The Oxford Dictionary defines a pandemic as a ‘widespread occurrence of an infectious disease over a whole country or the world at a particular time.’
According to Akothee, it was immoral for parents to drag their children into their fights and use them as weapons against each other.
She defined this as a signal that the parent denying their co-parent the children was still hurting and needed to move on.
“If there is anything that hurts me most, is when full grown couples drag children into their disagreements. Its not even the child they want nor the upkeep, its called the selfish spirit of the unknown where you think your partner is happy without you and you never want them to move on. With this kind of spirit, you will end up ruining if not your children’s life but also your own life. You will become toxic to every new person you meet hence all your upcoming relationships won’t hold water because you still holding onto your baby mama/ baby daddy.

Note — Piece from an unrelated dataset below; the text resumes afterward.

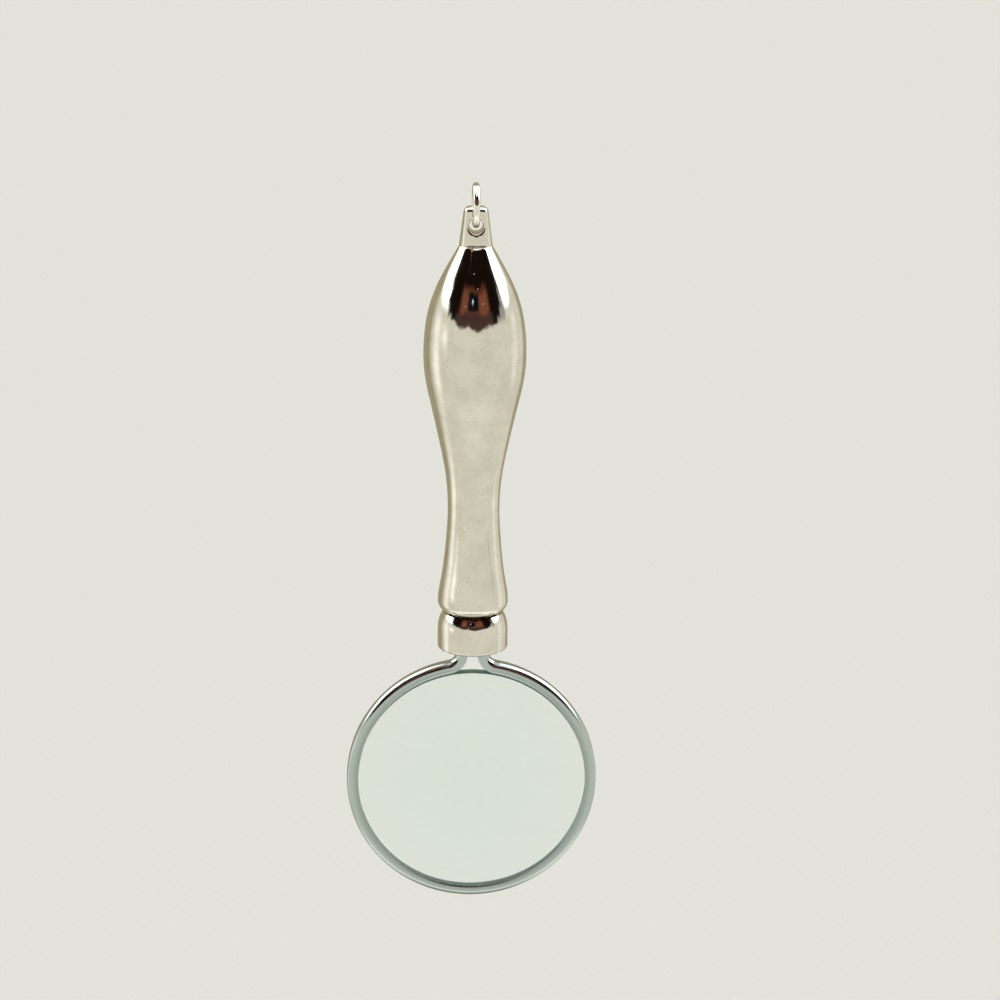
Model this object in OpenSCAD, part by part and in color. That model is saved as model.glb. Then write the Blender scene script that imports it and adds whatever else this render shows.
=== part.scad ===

The love you shared is gone, the children will remain. No sane mother/father will deny her/his children from having the freedom of enjoying both parents. This comes with unnecessary malicious damaging dramas for nothing. It hurts that we are ruining our children’s lives raising bitter generations and its being inherited to the next generations. I think governments should come up with strict rules on co-parenting with zero dramas and even arrest the parent causing drama. Children are not part of your disagreements. Your love, infatuation, commitments and fun moments are gone. Stop being a burden to each other. Let everyone find peace elsewhere.
In her advise to such parents, Akothee listed 10 things they should do and they include the avoiding of unnecessary demands upon each other, taking care of the children if they can afford it without having to depend on the co-parent and agreeing on terms of visitation. She also mentioned open communication between the co-parents as being paramount especially in alerting each other that neither of them is interested in drama or negative discussions; and should also limit their communication and attachment to shared friends who fuel gossip between them.
“Don’t stalk him / her on social media, block anyone bringing info’s from both ends, allow your children access their parents unless its getting ugly and only talk positive things about your co-parent. Alternatively, don’t mention them at all,” added Akothee.
She finally stated that co-parents should let their children find out for themselves who their parents really are and why they aren’t supporting them instead of either co-parent being a “transmitter.”
Akothee is a mother of five children by several baby daddies. For years, she has been taking care of her children single handedly until she began dating again a short while back. She recently suffered a miscarriage with her current boyfriend and are now planning their wedding.